===== Record extracts

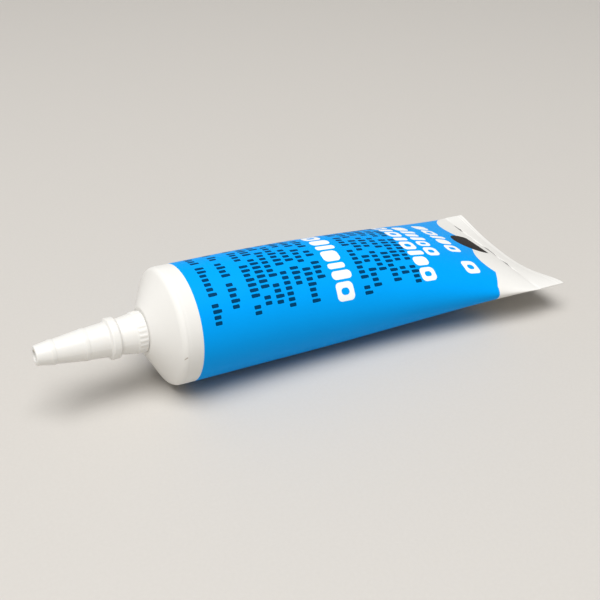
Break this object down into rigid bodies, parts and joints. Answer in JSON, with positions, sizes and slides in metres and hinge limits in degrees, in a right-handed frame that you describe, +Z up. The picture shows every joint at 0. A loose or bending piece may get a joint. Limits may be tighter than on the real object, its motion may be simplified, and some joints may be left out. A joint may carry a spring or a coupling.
{
  "type": "caulk tube",
  "caption": "Sealed squeeze tube of caulk lying on its back, round at the shoulder and flat at the heat seal, with a hollow stepped screw-on nozzle.",
  "frame": {"origin": "centre of the bounding box at the surface that the tube lies on", "axes": "+X from the nozzle to the flat seal, +Z up through the printed face of the lying tube"},
  "size_m": [0.19, 0.063, 0.0423],
  "materials": {
    "printed_sleeve": null,
    "nozzle_plastic": "smooth white moulded plastic"
  },
  "bodies": {
    "tube": {"tube": "printed_sleeve"},
    "nozzle": {"nozzle": "nozzle_plastic"}
  },
  "joints": [
    {"name": "nozzle_unscrew", "type": "slide", "parent": "tube", "child": "nozzle", "axis": [-0.9975, 0, 0.07], "range_m": [0, 0.0109]}
  ]
}
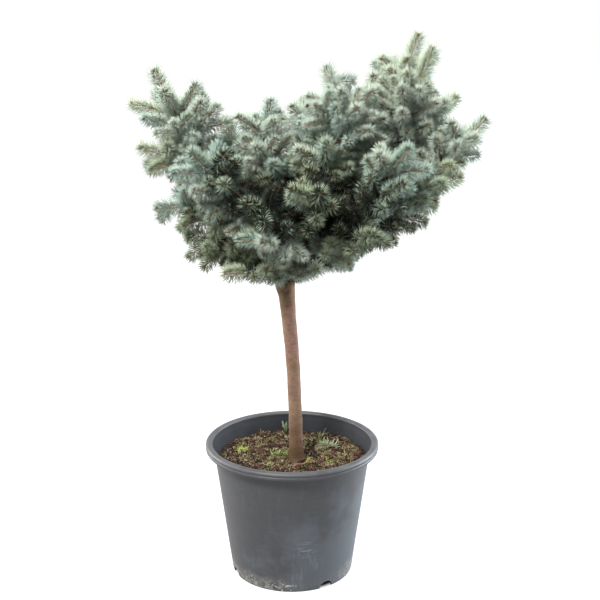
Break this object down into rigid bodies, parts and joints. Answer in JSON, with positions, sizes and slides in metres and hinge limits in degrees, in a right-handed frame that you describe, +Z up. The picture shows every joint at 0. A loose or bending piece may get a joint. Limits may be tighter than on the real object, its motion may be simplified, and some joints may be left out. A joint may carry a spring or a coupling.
{
  "type": "potted blue spruce",
  "caption": "Globe blue spruce grafted on a short bare stem, with upswept bristly shoots, in a tapered plastic nursery pot of soil.",
  "frame": {"origin": "centre of the pot's flat underside, on the ground", "axes": "+Z up; the crown's best side faces -Y; +X is the side of the crown with the tallest leader"},
  "size_m": [0.7249, 0.5688, 1.146],
  "materials": {
    "pot": "satin slate-grey moulded plastic",
    "soil": "damp bark and peat substrate",
    "bark": "matt pinkish brown bark",
    "bough": "matt orange-brown young bark",
    "foliage": "waxy blue-green needles"
  },
  "bodies": {
    "root": {"bough_back_1": "bough", "bough_back_2": "bough", "bough_back_3": "bough", "bough_centre_left": "bough", "bough_left_back": "bough", "bough_left_front": "bough", "bough_left_high": "bough", "bough_left_low": "bough", "bough_left_side": "bough", "bough_lower_1": "bough", "bough_lower_2": "bough", "bough_lower_3": "bough", "bough_lower_4": "bough", "bough_lower_5": "bough", "bough_lower_6": "bough", "bough_middle_1": "bough", "bough_middle_2": "bough", "bough_middle_3": "bough", "bough_right_back": "bough", "bough_right_front": "bough", "bough_right_high": "bough", "bough_right_low": "bough", "bough_right_side": "bough", "bough_right_tip": "bough", "pot": "pot", "soil": "soil", "spray_back_1": "foliage", "spray_back_2": "foliage", "spray_back_3": "foliage", "spray_centre_back": "foliage", "spray_centre_front": "foliage", "spray_centre_high": "foliage", "spray_centre_left": "foliage", "spray_centre_right": "foliage", "spray_left_back": "foliage", "spray_left_front": "foliage", "spray_left_high": "foliage", "spray_left_low": "foliage", "spray_left_side": "foliage", "spray_lower_1": "foliage", "spray_lower_2": "foliage", "spray_lower_3": "foliage", "spray_lower_4": "foliage", "spray_lower_5": "foliage", "spray_lower_6": "foliage", "spray_middle_1": "foliage", "spray_middle_2": "foliage", "spray_middle_3": "foliage", "spray_right_back": "foliage", "spray_right_front": "foliage", "spray_right_high": "foliage", "spray_right_low": "foliage", "spray_right_side": "foliage", "spray_right_tip": "foliage", "spray_skirt_1": "foliage", "spray_skirt_2": "foliage", "spray_skirt_3": "foliage", "spray_skirt_4": "foliage", "spray_skirt_5": "foliage", "trunk": "bark"}
  },
  "joints": []
}
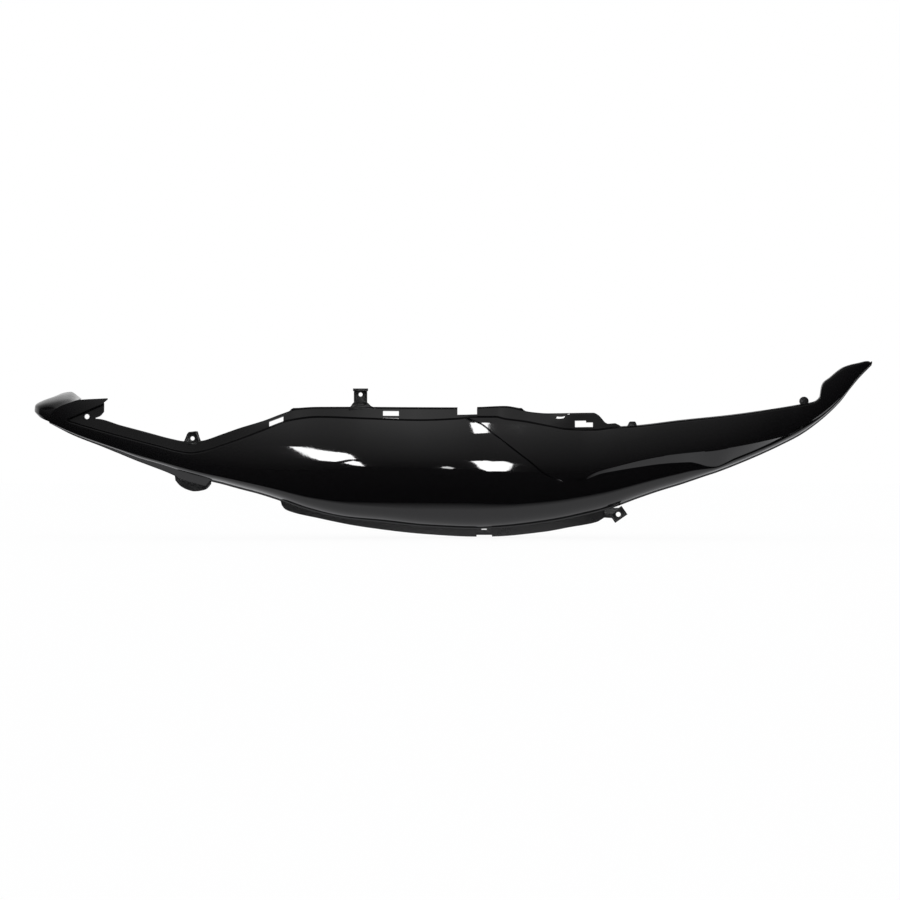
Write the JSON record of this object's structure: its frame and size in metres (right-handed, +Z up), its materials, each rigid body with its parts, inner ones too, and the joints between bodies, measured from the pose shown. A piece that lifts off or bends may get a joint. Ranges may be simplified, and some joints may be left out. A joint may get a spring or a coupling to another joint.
{
  "type": "scooter side panel",
  "caption": "Long glossy rear side panel of a scooter: a bowed shell with an under-curl, stepped upper flange with slots, lugs, a wrapped nose and a swept tail.",
  "frame": {"origin": "mouth of the bore in the upper lug, on the floor of its tray", "axes": "+X from the nose to the tail, +Z up on the scooter, -Y out of the outer face"},
  "size_m": [1.016, 0.086, 0.2125],
  "materials": {
    "gloss_black_plastic": "high gloss, moulded in black",
    "satin_black_plastic": "satin inner side, lugs and flanges as they leave the mould"
  },
  "bodies": {
    "root": {"side_panel": "gloss_black_plastic"}
  },
  "joints": []
}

==========

*Problem to solve*. Reproduce the material above exactly; please quote every line of it.

*Solution for this task*.
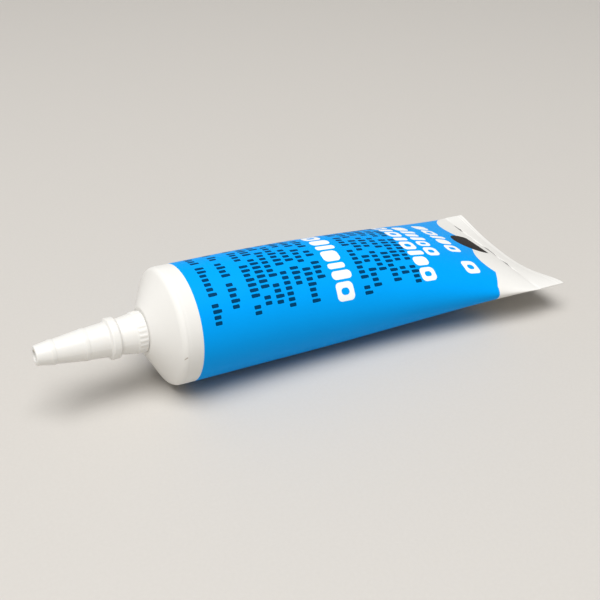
Break this object down into rigid bodies, parts and joints. Answer in JSON, with positions, sizes and slides in metres and hinge limits in degrees, in a right-handed frame that you describe, +Z up. The picture shows every joint at 0. A loose or bending piece may get a joint. Limits may be tighter than on the real object, its motion may be simplified, and some joints may be left out. A joint may carry a spring or a coupling.
{
  "type": "caulk tube",
  "caption": "Sealed squeeze tube of caulk lying on its back, round at the shoulder and flat at the heat seal, with a hollow stepped screw-on nozzle.",
  "frame": {"origin": "centre of the bounding box at the surface that the tube lies on", "axes": "+X from the nozzle to the flat seal, +Z up through the printed face of the lying tube"},
  "size_m": [0.19, 0.063, 0.0423],
  "materials": {
    "printed_sleeve": null,
    "nozzle_plastic": "smooth white moulded plastic"
  },
  "bodies": {
    "tube": {"tube": "printed_sleeve"},
    "nozzle": {"nozzle": "nozzle_plastic"}
  },
  "joints": [
    {"name": "nozzle_unscrew", "type": "slide", "parent": "tube", "child": "nozzle", "axis": [-0.9975, 0, 0.07], "range_m": [0, 0.0109]}
  ]
}
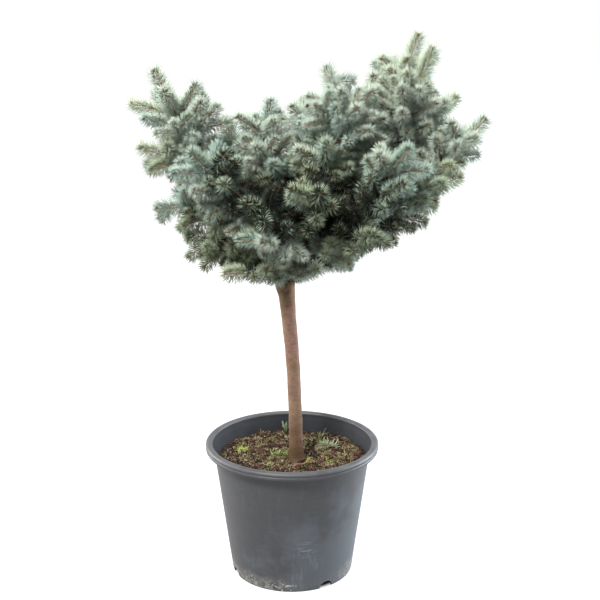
Break this object down into rigid bodies, parts and joints. Answer in JSON, with positions, sizes and slides in metres and hinge limits in degrees, in a right-handed frame that you describe, +Z up. The picture shows every joint at 0. A loose or bending piece may get a joint. Limits may be tighter than on the real object, its motion may be simplified, and some joints may be left out. A joint may carry a spring or a coupling.
{
  "type": "potted blue spruce",
  "caption": "Globe blue spruce grafted on a short bare stem, with upswept bristly shoots, in a tapered plastic nursery pot of soil.",
  "frame": {"origin": "centre of the pot's flat underside, on the ground", "axes": "+Z up; the crown's best side faces -Y; +X is the side of the crown with the tallest leader"},
  "size_m": [0.7249, 0.5688, 1.146],
  "materials": {
    "pot": "satin slate-grey moulded plastic",
    "soil": "damp bark and peat substrate",
    "bark": "matt pinkish brown bark",
    "bough": "matt orange-brown young bark",
    "foliage": "waxy blue-green needles"
  },
  "bodies": {
    "root": {"bough_back_1": "bough", "bough_back_2": "bough", "bough_back_3": "bough", "bough_centre_left": "bough", "bough_left_back": "bough", "bough_left_front": "bough", "bough_left_high": "bough", "bough_left_low": "bough", "bough_left_side": "bough", "bough_lower_1": "bough", "bough_lower_2": "bough", "bough_lower_3": "bough", "bough_lower_4": "bough", "bough_lower_5": "bough", "bough_lower_6": "bough", "bough_middle_1": "bough", "bough_middle_2": "bough", "bough_middle_3": "bough", "bough_right_back": "bough", "bough_right_front": "bough", "bough_right_high": "bough", "bough_right_low": "bough", "bough_right_side": "bough", "bough_right_tip": "bough", "pot": "pot", "soil": "soil", "spray_back_1": "foliage", "spray_back_2": "foliage", "spray_back_3": "foliage", "spray_centre_back": "foliage", "spray_centre_front": "foliage", "spray_centre_high": "foliage", "spray_centre_left": "foliage", "spray_centre_right": "foliage", "spray_left_back": "foliage", "spray_left_front": "foliage", "spray_left_high": "foliage", "spray_left_low": "foliage", "spray_left_side": "foliage", "spray_lower_1": "foliage", "spray_lower_2": "foliage", "spray_lower_3": "foliage", "spray_lower_4": "foliage", "spray_lower_5": "foliage", "spray_lower_6": "foliage", "spray_middle_1": "foliage", "spray_middle_2": "foliage", "spray_middle_3": "foliage", "spray_right_back": "foliage", "spray_right_front": "foliage", "spray_right_high": "foliage", "spray_right_low": "foliage", "spray_right_side": "foliage", "spray_right_tip": "foliage", "spray_skirt_1": "foliage", "spray_skirt_2": "foliage", "spray_skirt_3": "foliage", "spray_skirt_4": "foliage", "spray_skirt_5": "foliage", "trunk": "bark"}
  },
  "joints": []
}
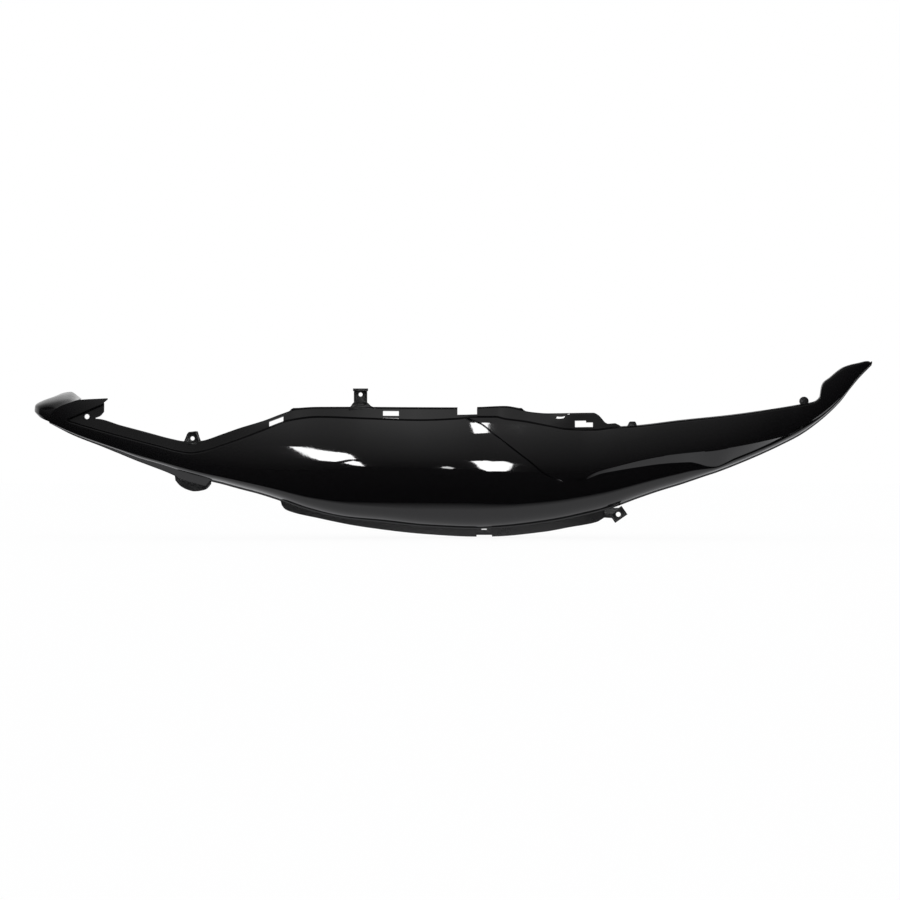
Write the JSON record of this object's structure: its frame and size in metres (right-handed, +Z up), its materials, each rigid body with its parts, inner ones too, and the joints between bodies, measured from the pose shown. A piece that lifts off or bends may get a joint. Ranges may be simplified, and some joints may be left out. A joint may get a spring or a coupling to another joint.
{
  "type": "scooter side panel",
  "caption": "Long glossy rear side panel of a scooter: a bowed shell with an under-curl, stepped upper flange with slots, lugs, a wrapped nose and a swept tail.",
  "frame": {"origin": "mouth of the bore in the upper lug, on the floor of its tray", "axes": "+X from the nose to the tail, +Z up on the scooter, -Y out of the outer face"},
  "size_m": [1.016, 0.086, 0.2125],
  "materials": {
    "gloss_black_plastic": "high gloss, moulded in black",
    "satin_black_plastic": "satin inner side, lugs and flanges as they leave the mould"
  },
  "bodies": {
    "root": {"side_panel": "gloss_black_plastic"}
  },
  "joints": []
}